At this point B-May was pretty much bent over double, maybe partly becuz not enough coffee, but I think mostly cuz same point being made for like way too long. So to finish he pulled out these choice lines: “Crucifixion is painful” (yeah, torture is painful, DUDE) “if youre nailed to a cross, even if you’re tied to a cross, there’s no comfortable position” (huh? FOR REAL?) “Take all my stuff and nail it to a cross” “Help me to recognize that your cross is not comfortable”. Anyway, that was hilarious? Wtf is that? Okay. Somehow this led to the exhortation not to give into the fear of our enemies’ attacks, like bringing it back to september 11, FINALLY. Jesus.
As we were leaving, Jaymie got two handshakes and welcomes and introductions. Apparently, people were stoked to see new, not nearly dead people coming into their church for a service. I guess we didn’t stick around for that shit, oh well, probably it would’ve been kinda cool.

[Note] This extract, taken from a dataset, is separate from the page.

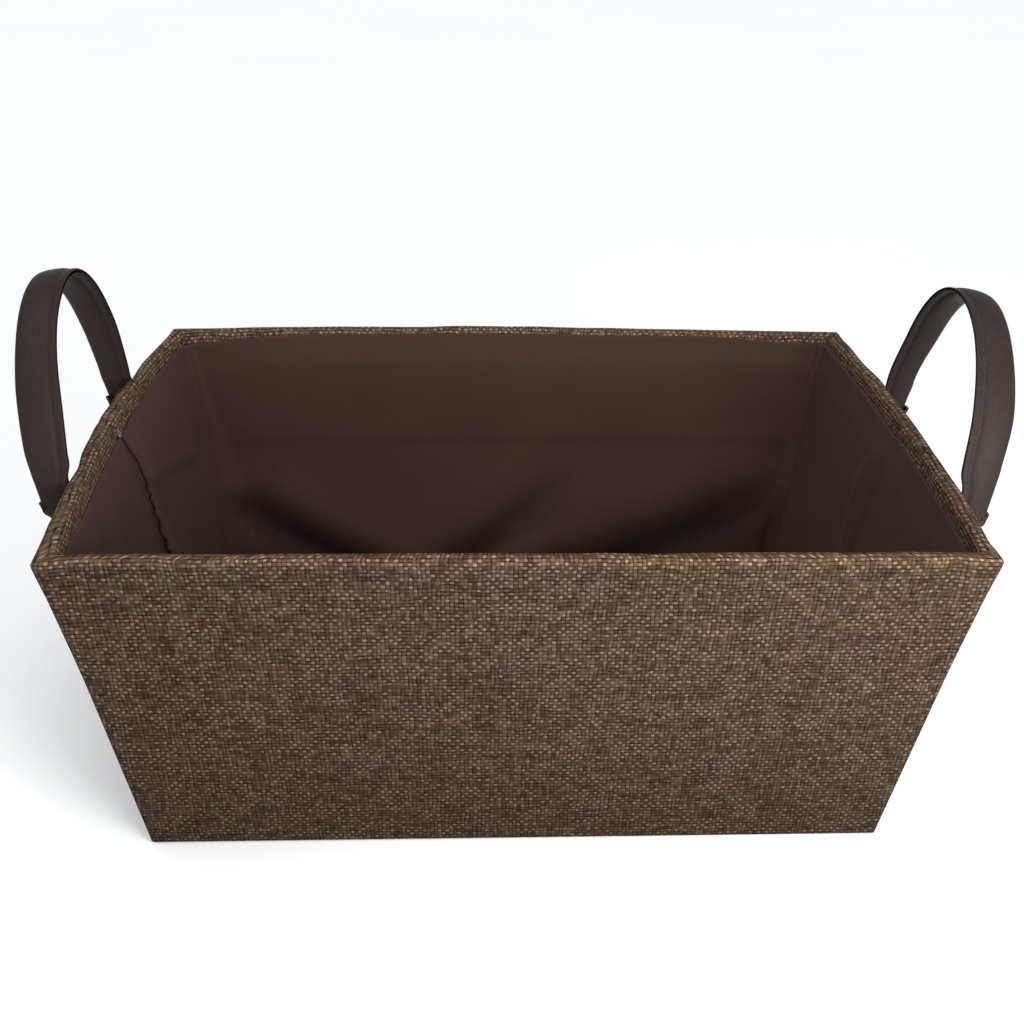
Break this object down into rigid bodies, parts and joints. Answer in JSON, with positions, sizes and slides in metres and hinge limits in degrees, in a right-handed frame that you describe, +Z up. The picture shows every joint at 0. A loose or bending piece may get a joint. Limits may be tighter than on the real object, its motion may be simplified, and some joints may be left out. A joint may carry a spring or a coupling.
{
  "type": "fabric storage bin",
  "caption": "Tapered open-top storage bin: stiff boards in a coarse woven cover, a loose dark lining, and a leather strap handle at each end.",
  "frame": {"origin": "centre of the flat underside of the base", "axes": "+Z up, +X along the bin's length, front towards -Y, a handle at each end of X"},
  "size_m": [0.457, 0.2772, 0.2511],
  "materials": {
    "cover_fabric": "coarse plain weave, brown and tan heather",
    "lining_fabric": "smooth dark brown polyester",
    "strap_leather": "dark brown faux leather, soft sheen",
    "greyboard": "plain greyboard",
    "filler": "pressed fibre strip",
    "staple_steel": "bright wire"
  },
  "bodies": {
    "bin": {"board_back": "greyboard", "board_floor": "greyboard", "board_front": "greyboard", "board_left": "greyboard", "board_right": "greyboard", "cover_base": "cover_fabric", "cover_lip_left_front": "cover_fabric", "cover_lip_left_rear": "cover_fabric", "cover_lip_right_front": "cover_fabric", "cover_lip_right_rear": "cover_fabric", "cover_wrap": "cover_fabric", "lining_floor": "lining_fabric", "lining_wrap": "lining_fabric", "staple_left_front": "staple_steel", "staple_left_rear": "staple_steel", "staple_right_front": "staple_steel", "staple_right_rear": "staple_steel", "strap_end_left_front": "strap_leather", "strap_end_left_rear": "strap_leather", "strap_end_right_front": "strap_leather", "strap_end_right_rear": "strap_leather"},
    "handle_left": {"handle_left_sleeve": "strap_leather", "handle_left_core": "filler"},
    "handle_right": {"handle_right_sleeve": "strap_leather", "handle_right_core": "filler"}
  },
  "joints": [
    {"name": "handle_left_tilt", "type": "hinge", "parent": "bin", "child": "handle_left", "pos_m": [-0.21728, 0, 0.1785], "axis": [0, 1, 0], "range_deg": [-85, 60], "stiffness_Nm_per_rad": 0.06},
    {"name": "handle_right_tilt", "type": "hinge", "parent": "bin", "child": "handle_right", "pos_m": [0.21365, -0.012, 0.1785], "axis": [0, -1, 0], "range_deg": [-85, 60], "stiffness_Nm_per_rad": 0.06}
  ]
}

We had some water and cigarettes in my front yard cuz I live like very close to that church. B-May talked about how obvious the appeal of that type of thing (church) is. How they seem to care for eachother in times of need, although they don’t seem to stray too far in this regard from the socially acceptable kind, basically physical health and age. And singing together. And talking about being a better person together, etc.etc.etc. We also talked about how simply impossible it seems to be that we could fall in with that shit. Me and jess talked last week about how weird that would be. But yeah, their aesthetic is too cheesy, and they believe the most insane sci-fi shit is real, and that’s sorta the basis for that whole undertaking. Haha, that’s crazy. Maybe that’s mostly what I remember talking about with them.